A bathroom with a freestanding oval tub
The bathroom shifts the mood through shape. A freestanding oval tub sits against a field of dark grey tile, and the curve of the bath softens the otherwise angular room. Nearby, a glass partition separates the shower zone, where a rain shower is set within the same restrained material palette. The floor and walls keep to darker tones, so the white tub becomes the clearest object in the room. It is a simple arrangement, but the contrast is strong and easy to read.
From one angle, the glass panel catches reflections from the room lights; from another, the tiled surfaces give the bathroom a denser texture than the kitchen or hallway. The freestanding tub is not isolated in the centre for effect. Instead, it sits within a tight sequence of glass, tile, and metal details that makes the room feel organised around use. The bathroom with freestanding oval tub adds a softer curve to a house otherwise defined by straight lines and rectangular openings.
Materials that link the garden and the rooms inside
Brick, glass, concrete, gravel, wood, steel, and large-format tile appear throughout the project, but never all at once. Outside, the garden uses gravel garden borders, stone edging, and paving to shape the route around the water. Inside, wood-panel surfaces and stone-like countertops bring the same discipline into the kitchen and corridor.

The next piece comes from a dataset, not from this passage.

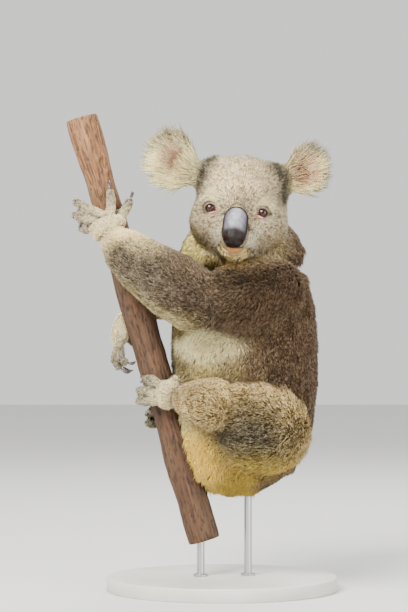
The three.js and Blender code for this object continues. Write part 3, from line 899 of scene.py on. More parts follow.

The color range stays close to white, dark brown, anthracite, green, and light blue, so the pool, lawn, and interior finishes remain connected by tone as well as by line.
That consistency is what gives the photography its strength. The images move from a pool in a modern garden to the kitchen, then to the hallway and bathroom, yet the transitions feel measured because each room keeps its materials visible. Glass opens the house to the garden. Brick gives the exterior depth. Tile and timber carry the interior. Seen together, the project reads as a sequence of spaces shaped by clear surfaces, direct light, and carefully placed details.